TASK DESCRIPTION: From the listing below, copy only the lines running from the line that contains "The build123d and" to the line that contains "return piece", both included.

EXERCISE INPUTS:
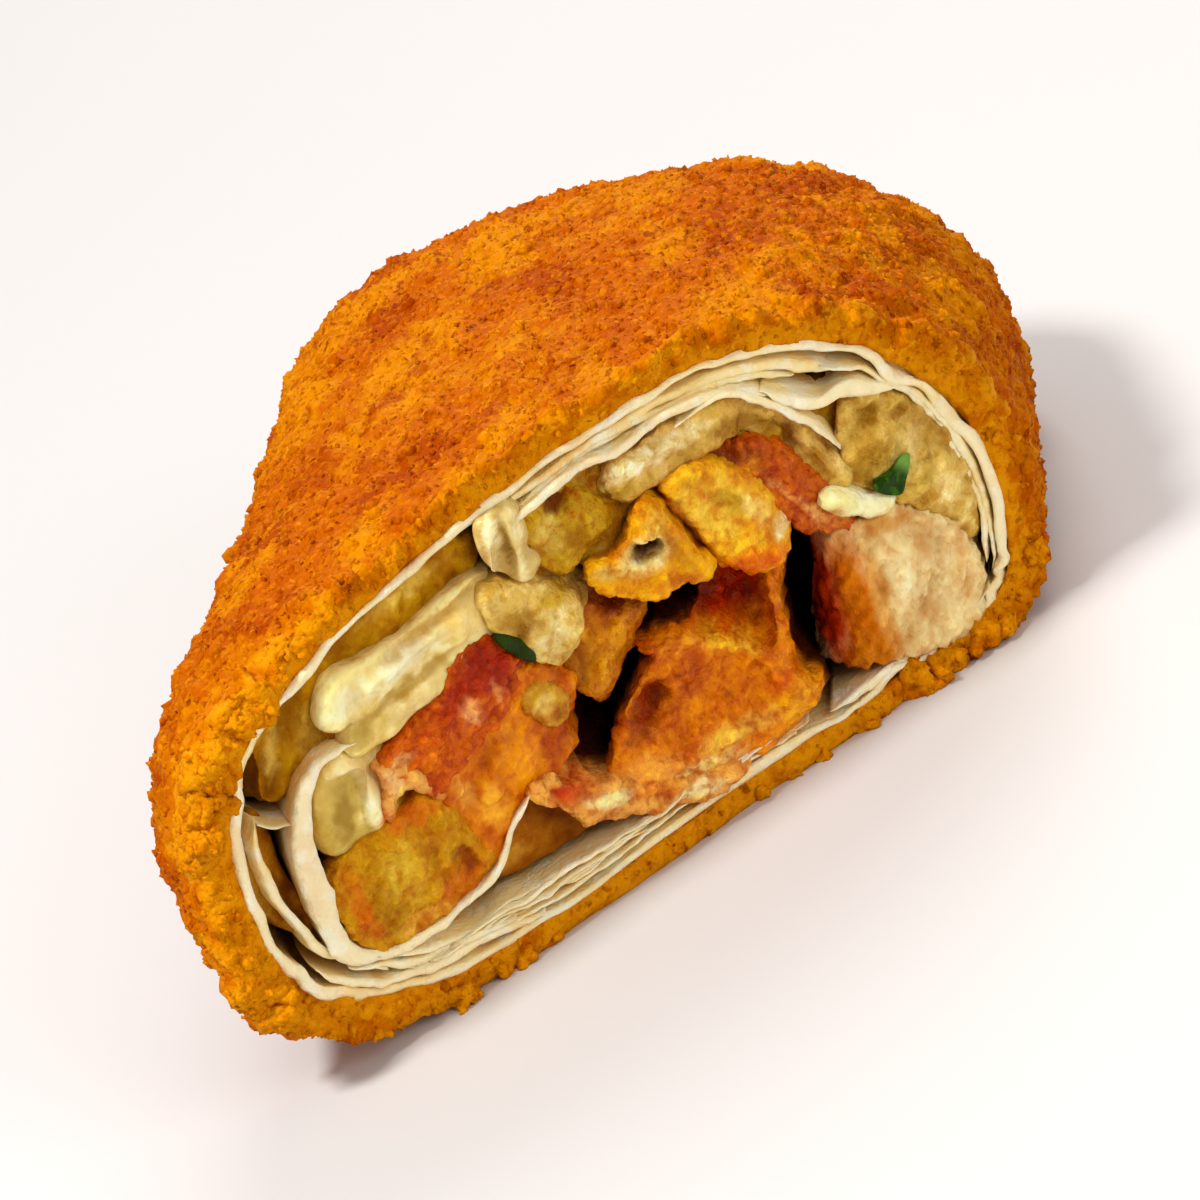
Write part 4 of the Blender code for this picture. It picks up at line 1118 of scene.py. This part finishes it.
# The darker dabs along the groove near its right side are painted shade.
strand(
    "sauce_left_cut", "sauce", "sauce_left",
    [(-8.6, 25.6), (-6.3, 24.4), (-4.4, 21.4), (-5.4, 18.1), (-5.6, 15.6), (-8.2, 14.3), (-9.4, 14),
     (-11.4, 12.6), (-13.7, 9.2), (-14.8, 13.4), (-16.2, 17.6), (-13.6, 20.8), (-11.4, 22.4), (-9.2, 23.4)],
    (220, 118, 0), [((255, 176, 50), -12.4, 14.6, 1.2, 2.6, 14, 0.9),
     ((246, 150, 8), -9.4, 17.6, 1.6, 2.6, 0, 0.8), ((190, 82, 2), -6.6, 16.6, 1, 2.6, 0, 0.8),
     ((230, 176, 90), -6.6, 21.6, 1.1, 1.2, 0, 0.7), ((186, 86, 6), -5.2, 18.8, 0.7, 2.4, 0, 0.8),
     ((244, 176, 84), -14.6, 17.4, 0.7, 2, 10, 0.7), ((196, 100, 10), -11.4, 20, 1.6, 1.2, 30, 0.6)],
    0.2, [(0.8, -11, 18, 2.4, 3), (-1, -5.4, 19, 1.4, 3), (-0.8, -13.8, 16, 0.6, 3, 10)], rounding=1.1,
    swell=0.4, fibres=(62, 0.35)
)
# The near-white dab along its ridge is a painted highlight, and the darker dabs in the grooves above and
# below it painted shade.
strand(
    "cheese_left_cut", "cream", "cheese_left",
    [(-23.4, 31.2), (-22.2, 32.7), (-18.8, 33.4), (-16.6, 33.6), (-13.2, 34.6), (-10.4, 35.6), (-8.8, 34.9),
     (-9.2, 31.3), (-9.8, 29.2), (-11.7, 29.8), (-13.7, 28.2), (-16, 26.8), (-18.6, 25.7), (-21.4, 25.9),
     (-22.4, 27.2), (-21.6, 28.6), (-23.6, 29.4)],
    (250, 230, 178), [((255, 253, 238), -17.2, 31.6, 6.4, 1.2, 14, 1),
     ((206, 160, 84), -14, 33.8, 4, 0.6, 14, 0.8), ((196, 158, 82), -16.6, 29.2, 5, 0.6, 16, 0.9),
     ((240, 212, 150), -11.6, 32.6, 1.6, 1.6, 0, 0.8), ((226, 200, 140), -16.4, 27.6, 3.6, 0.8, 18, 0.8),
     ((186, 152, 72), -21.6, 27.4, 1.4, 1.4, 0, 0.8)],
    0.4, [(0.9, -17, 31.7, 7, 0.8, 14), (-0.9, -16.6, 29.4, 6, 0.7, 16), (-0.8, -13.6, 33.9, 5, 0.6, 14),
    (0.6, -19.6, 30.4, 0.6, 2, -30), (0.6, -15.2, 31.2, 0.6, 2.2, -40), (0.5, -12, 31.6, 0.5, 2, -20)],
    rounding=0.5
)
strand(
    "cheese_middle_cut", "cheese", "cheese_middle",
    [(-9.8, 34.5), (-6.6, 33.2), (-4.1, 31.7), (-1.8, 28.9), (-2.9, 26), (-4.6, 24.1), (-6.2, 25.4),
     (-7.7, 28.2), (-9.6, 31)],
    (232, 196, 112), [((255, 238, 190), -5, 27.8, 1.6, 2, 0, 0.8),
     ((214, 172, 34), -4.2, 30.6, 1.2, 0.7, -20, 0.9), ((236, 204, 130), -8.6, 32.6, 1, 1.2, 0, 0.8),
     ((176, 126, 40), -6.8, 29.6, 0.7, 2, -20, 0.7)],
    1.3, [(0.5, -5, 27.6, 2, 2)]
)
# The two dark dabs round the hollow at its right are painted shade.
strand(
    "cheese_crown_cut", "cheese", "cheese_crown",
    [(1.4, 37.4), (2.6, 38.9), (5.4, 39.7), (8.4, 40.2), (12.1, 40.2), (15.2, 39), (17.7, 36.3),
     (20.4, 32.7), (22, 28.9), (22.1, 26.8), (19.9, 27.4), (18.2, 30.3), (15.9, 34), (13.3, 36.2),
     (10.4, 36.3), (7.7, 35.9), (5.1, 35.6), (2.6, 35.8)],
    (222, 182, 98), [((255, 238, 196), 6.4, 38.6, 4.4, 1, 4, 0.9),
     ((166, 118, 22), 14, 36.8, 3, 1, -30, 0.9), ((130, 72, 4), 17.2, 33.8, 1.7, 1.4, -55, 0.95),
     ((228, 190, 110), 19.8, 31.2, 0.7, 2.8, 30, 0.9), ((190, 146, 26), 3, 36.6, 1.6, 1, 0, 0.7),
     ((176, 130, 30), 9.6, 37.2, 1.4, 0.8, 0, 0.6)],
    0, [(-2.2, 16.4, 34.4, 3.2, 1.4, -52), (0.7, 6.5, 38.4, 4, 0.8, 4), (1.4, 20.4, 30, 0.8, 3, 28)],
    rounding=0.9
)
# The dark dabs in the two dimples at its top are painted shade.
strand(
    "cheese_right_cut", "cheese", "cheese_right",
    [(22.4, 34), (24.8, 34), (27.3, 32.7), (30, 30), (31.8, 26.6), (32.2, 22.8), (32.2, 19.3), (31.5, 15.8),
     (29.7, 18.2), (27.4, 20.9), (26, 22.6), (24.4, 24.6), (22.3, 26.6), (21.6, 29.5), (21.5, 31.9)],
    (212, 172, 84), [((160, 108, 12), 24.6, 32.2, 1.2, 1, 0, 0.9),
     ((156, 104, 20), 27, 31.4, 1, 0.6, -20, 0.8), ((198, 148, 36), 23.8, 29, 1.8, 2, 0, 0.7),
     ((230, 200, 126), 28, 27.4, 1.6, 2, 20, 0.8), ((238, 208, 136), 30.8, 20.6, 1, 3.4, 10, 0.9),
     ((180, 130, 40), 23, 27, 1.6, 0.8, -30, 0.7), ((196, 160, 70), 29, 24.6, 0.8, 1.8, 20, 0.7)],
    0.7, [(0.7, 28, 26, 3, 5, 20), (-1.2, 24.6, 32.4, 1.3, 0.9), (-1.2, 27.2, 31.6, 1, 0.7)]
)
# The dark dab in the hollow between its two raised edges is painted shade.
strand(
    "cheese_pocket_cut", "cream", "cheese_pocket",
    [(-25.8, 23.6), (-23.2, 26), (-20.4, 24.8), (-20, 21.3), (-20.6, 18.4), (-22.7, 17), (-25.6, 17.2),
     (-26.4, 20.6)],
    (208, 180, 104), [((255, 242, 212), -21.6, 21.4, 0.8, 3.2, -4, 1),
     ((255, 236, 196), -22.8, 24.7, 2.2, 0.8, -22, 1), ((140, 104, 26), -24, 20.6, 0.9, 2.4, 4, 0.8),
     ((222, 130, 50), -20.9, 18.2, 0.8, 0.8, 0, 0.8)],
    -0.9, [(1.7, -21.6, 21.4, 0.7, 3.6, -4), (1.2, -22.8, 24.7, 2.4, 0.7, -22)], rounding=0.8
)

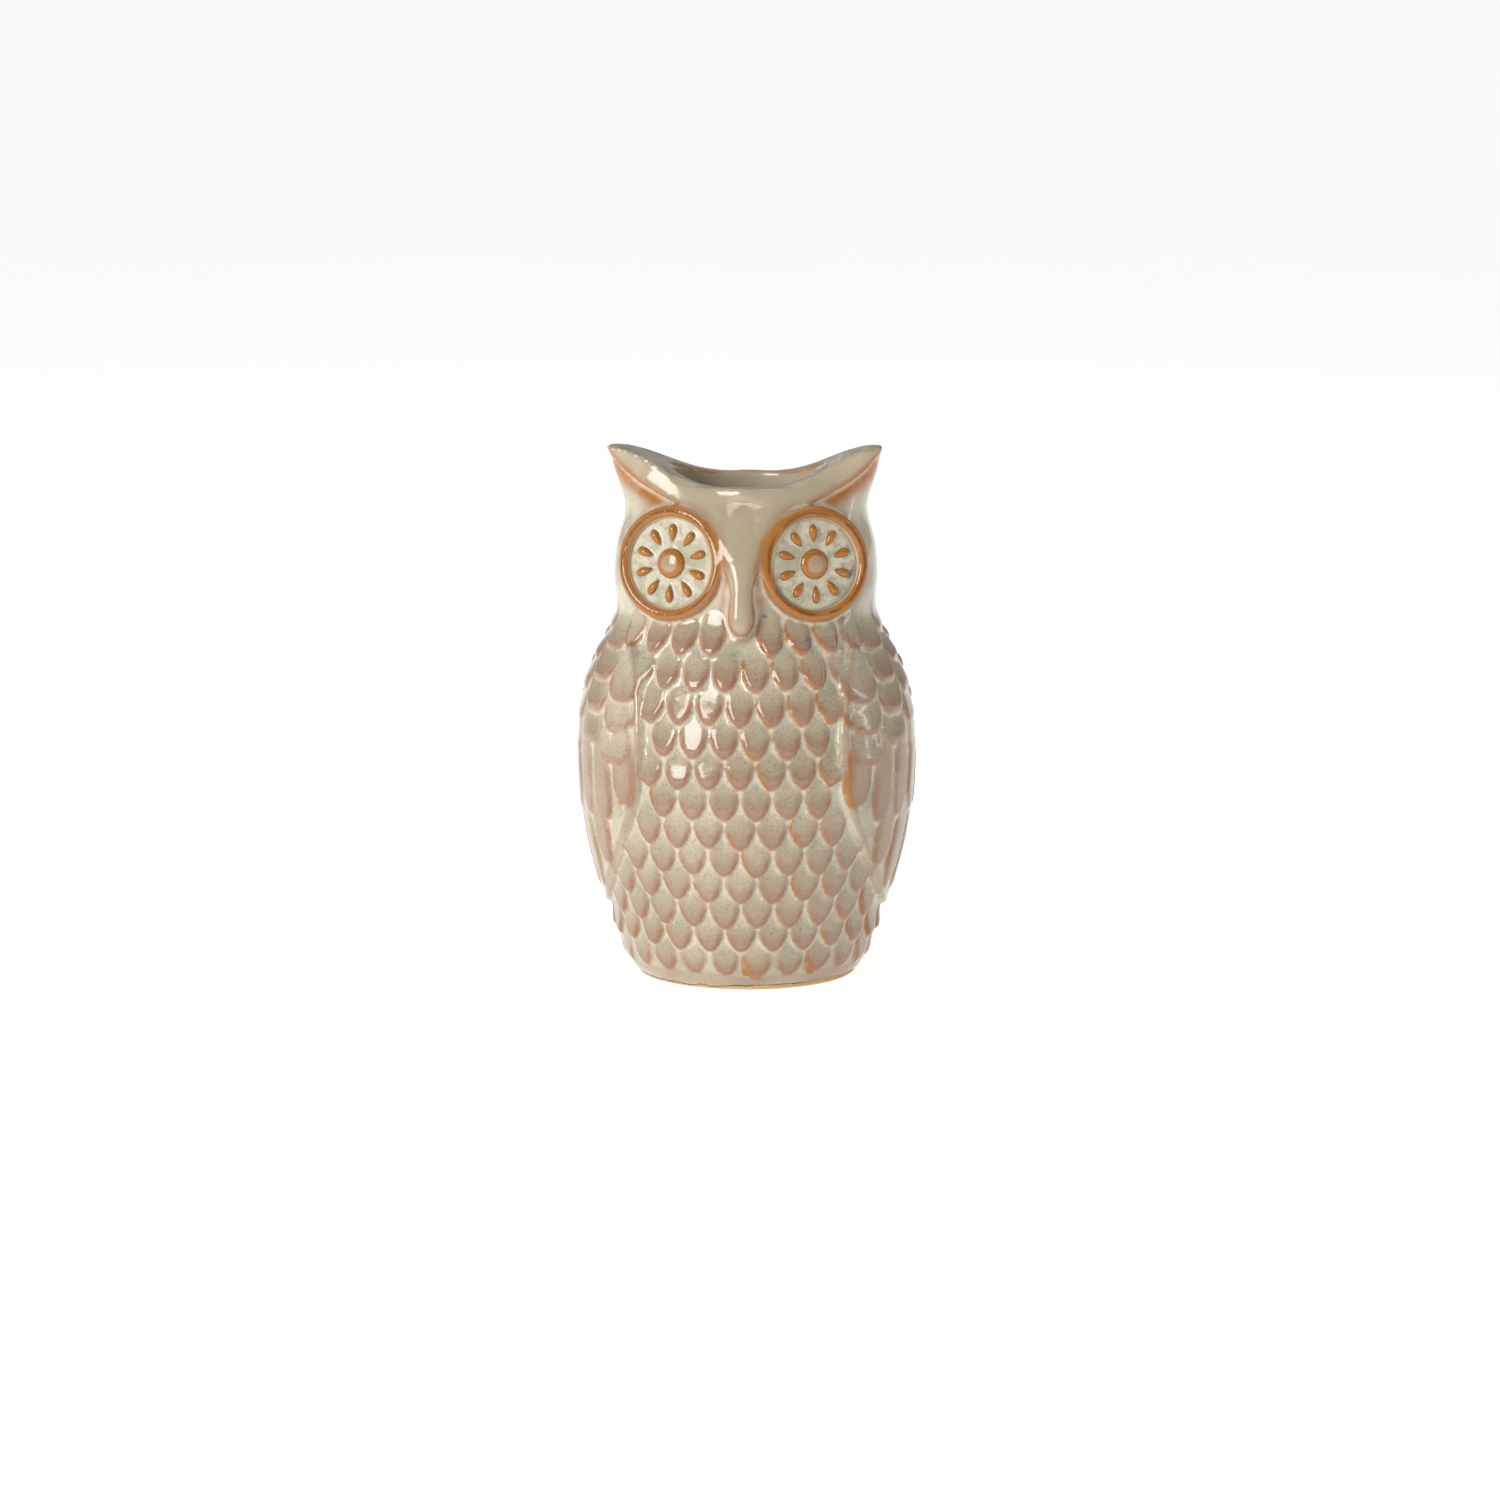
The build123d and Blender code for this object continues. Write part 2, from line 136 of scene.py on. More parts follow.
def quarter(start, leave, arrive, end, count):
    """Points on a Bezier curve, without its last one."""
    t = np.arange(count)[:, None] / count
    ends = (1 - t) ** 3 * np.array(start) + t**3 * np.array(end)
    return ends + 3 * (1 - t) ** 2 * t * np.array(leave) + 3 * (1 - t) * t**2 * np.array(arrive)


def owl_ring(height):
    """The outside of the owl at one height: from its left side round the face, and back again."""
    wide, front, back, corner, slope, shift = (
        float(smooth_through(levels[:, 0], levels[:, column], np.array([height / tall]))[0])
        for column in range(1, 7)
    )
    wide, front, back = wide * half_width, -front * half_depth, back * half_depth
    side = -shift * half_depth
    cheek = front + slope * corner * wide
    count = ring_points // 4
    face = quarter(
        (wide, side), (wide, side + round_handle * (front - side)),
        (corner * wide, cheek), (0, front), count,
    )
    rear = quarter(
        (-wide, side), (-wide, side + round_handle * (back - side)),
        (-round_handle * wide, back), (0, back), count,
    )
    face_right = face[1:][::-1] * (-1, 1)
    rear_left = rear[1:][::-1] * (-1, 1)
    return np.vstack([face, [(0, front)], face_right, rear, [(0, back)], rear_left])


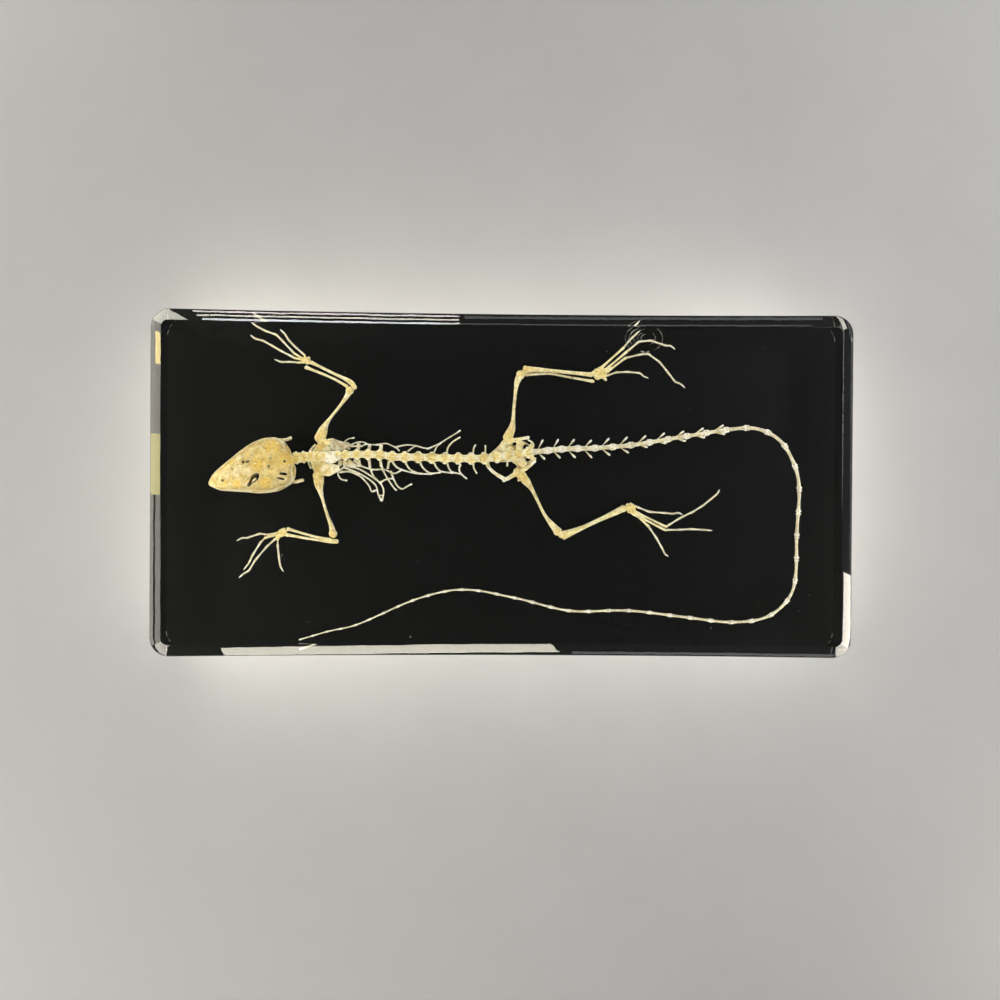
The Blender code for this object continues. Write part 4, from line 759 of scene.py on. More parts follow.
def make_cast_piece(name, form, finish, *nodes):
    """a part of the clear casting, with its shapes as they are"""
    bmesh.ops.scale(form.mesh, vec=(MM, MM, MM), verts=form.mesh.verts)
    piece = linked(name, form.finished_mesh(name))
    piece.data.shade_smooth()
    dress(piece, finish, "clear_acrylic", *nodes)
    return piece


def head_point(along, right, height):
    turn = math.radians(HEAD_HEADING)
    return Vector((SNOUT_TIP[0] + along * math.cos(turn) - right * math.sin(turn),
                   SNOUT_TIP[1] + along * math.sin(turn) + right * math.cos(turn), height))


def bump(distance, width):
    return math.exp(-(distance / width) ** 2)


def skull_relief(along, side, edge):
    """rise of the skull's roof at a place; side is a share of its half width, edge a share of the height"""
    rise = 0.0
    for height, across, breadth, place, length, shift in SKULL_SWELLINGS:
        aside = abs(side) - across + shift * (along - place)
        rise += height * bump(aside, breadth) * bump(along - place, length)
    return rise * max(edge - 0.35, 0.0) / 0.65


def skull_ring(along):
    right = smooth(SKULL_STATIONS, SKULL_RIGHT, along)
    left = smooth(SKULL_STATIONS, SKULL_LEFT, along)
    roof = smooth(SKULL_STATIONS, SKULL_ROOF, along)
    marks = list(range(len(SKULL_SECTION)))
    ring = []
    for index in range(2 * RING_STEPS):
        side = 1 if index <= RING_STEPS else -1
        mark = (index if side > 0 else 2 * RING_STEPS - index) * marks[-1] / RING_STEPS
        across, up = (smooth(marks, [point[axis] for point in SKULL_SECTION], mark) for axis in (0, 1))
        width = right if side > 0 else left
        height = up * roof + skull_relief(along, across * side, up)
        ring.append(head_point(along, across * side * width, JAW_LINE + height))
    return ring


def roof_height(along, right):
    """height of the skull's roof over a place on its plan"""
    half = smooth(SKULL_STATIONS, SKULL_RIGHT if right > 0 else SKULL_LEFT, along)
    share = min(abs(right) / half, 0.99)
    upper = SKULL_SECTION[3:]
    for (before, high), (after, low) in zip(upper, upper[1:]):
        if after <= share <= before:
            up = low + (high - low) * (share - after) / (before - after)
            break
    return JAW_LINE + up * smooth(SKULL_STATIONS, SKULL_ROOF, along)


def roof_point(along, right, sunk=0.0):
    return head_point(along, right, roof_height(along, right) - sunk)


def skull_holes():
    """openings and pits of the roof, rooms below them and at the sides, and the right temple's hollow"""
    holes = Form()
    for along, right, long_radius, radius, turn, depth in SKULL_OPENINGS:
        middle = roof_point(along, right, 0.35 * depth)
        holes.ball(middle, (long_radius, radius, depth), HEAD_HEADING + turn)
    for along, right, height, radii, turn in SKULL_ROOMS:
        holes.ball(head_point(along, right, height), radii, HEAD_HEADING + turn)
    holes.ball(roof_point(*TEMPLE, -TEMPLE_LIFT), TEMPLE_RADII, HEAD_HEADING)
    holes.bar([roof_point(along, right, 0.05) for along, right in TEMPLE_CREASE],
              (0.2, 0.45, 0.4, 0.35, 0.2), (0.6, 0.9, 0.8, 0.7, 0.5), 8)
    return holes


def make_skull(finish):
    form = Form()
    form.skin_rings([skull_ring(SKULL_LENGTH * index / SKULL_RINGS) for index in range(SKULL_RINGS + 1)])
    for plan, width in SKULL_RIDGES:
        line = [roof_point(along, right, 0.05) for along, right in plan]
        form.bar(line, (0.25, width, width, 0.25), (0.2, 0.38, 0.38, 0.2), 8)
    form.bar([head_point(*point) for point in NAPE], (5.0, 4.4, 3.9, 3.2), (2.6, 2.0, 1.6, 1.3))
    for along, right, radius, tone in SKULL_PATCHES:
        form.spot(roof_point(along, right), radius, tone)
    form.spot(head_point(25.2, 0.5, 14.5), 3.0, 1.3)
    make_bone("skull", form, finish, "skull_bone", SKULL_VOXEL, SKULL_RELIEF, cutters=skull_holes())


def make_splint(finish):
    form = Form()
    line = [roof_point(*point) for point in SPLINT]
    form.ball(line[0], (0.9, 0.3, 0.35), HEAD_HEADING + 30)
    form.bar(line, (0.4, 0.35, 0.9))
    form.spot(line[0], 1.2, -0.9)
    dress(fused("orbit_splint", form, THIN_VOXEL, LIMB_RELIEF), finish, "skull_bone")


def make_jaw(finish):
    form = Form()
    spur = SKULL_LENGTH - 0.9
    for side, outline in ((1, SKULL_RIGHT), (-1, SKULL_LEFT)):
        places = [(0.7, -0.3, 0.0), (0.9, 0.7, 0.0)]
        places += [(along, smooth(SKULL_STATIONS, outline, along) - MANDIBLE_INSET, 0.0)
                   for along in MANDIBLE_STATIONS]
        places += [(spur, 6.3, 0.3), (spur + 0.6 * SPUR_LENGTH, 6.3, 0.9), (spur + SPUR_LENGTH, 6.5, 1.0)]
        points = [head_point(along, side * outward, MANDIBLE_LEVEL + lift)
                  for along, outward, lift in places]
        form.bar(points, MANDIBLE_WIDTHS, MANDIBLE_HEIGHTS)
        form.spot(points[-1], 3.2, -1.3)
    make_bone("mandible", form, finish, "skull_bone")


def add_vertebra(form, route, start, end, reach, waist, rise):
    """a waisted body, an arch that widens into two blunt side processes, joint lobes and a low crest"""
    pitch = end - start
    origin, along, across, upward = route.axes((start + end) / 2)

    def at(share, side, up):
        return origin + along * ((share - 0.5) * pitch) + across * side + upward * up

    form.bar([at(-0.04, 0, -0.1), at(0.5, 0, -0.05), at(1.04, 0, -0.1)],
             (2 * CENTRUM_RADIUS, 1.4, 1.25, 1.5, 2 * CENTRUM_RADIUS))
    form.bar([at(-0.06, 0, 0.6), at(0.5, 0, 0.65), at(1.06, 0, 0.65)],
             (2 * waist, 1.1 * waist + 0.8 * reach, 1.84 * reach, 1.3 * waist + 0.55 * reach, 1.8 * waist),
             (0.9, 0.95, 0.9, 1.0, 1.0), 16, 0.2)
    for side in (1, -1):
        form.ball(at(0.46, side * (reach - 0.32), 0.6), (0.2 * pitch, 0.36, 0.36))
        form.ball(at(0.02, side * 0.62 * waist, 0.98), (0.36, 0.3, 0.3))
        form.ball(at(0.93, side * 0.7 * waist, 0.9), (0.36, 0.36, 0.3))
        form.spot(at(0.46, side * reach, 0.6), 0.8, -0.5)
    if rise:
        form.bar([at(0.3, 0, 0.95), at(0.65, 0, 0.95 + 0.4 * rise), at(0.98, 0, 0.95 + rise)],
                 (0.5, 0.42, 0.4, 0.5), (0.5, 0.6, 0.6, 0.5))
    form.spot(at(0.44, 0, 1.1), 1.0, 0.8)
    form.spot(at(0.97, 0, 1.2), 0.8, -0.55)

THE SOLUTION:
The build123d and Blender code for this object continues. Write part 2, from line 136 of scene.py on. More parts follow.
def quarter(start, leave, arrive, end, count):
    """Points on a Bezier curve, without its last one."""
    t = np.arange(count)[:, None] / count
    ends = (1 - t) ** 3 * np.array(start) + t**3 * np.array(end)
    return ends + 3 * (1 - t) ** 2 * t * np.array(leave) + 3 * (1 - t) * t**2 * np.array(arrive)


def owl_ring(height):
    """The outside of the owl at one height: from its left side round the face, and back again."""
    wide, front, back, corner, slope, shift = (
        float(smooth_through(levels[:, 0], levels[:, column], np.array([height / tall]))[0])
        for column in range(1, 7)
    )
    wide, front, back = wide * half_width, -front * half_depth, back * half_depth
    side = -shift * half_depth
    cheek = front + slope * corner * wide
    count = ring_points // 4
    face = quarter(
        (wide, side), (wide, side + round_handle * (front - side)),
        (corner * wide, cheek), (0, front), count,
    )
    rear = quarter(
        (-wide, side), (-wide, side + round_handle * (back - side)),
        (-round_handle * wide, back), (0, back), count,
    )
    face_right = face[1:][::-1] * (-1, 1)
    rear_left = rear[1:][::-1] * (-1, 1)
    return np.vstack([face, [(0, front)], face_right, rear, [(0, back)], rear_left])


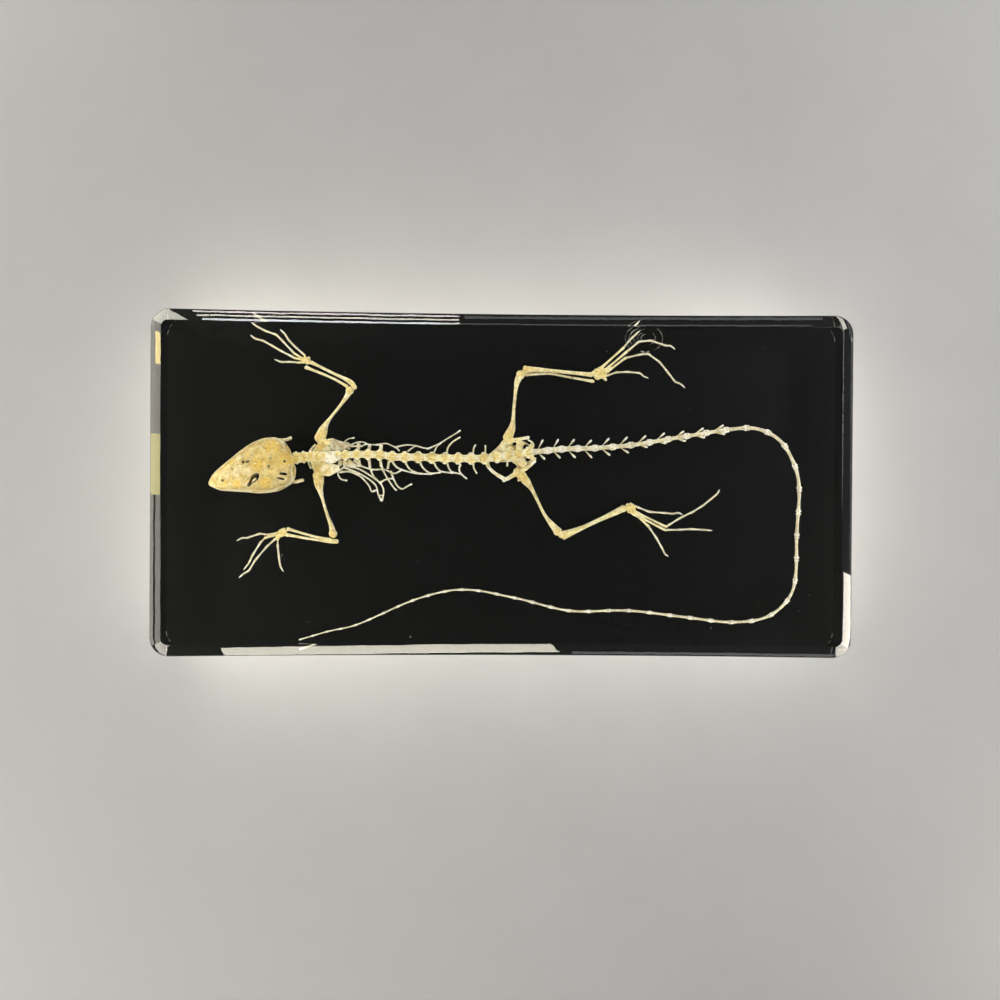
The Blender code for this object continues. Write part 4, from line 759 of scene.py on. More parts follow.
def make_cast_piece(name, form, finish, *nodes):
    """a part of the clear casting, with its shapes as they are"""
    bmesh.ops.scale(form.mesh, vec=(MM, MM, MM), verts=form.mesh.verts)
    piece = linked(name, form.finished_mesh(name))
    piece.data.shade_smooth()
    dress(piece, finish, "clear_acrylic", *nodes)
    return piece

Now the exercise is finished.